After deep rolling hardened AISI 1060 high carbon steel (756 HV0.5) under various conditions the following conclusions can be drawn:

  • The surface topography generated by deep rolling is characterized by flattened peaks and valleys filled with material due to plastic flow. Evidences of spalling or cracks were not found within the tested range.

  • A 10-fold decrease in surface roughness was obtained after deep rolling at the mildest condition, with Ra decreasing from 0.61 to 0.05 μm and Rt from 4.82 to 0.47 μm. The elevation of rolling pressure and/or number of passes did not represent any appreciable further reduction in these roughness parameters.

  • The functional parameters collected from the material ratio curve indicate that compared with the turned specimens, deep rolling positively affected the tribological properties of the material by means of the reduction in the values of Rpk and Mr2. As a side effect, the values of Rk and Rvk also decreased.

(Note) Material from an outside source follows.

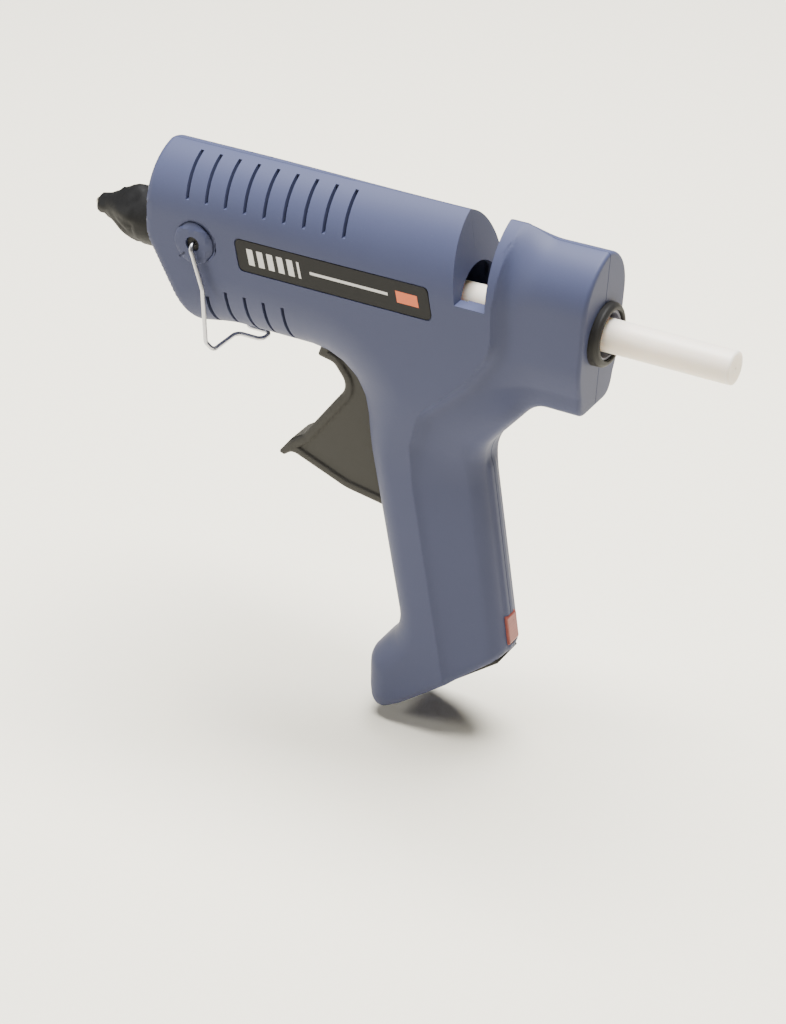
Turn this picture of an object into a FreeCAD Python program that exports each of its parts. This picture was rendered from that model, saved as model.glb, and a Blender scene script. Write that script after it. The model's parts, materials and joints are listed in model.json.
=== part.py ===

  • The slightly tensile axial residual stress recorded near the surface after turning changed to compressive stress after deep rolling and increased particularly with rolling pressure to reach −1,730 MPa using a pressure of 300 bar and three rolling passes. In contrast, the full width at half maximum reached its peak value under the mildest deep rolling condition (pressure of 200 bar and one single pass).

  • The volume fraction of retained austenite reached its maximum employing the mildest deep rolling condition, which was also responsible for the thickest white layer on the workpiece subsurface. As rolling pressure and number of passes were further elevated, the amount of retained austeninte decreased, thus suggesting their transformation into martensite induced by plastic deformation.

  • The values of microhardness measured beneath the surface are higher after deep rolling in comparison with turning and tend to increase with rolling pressure and to decrease with the elevation of number of passes.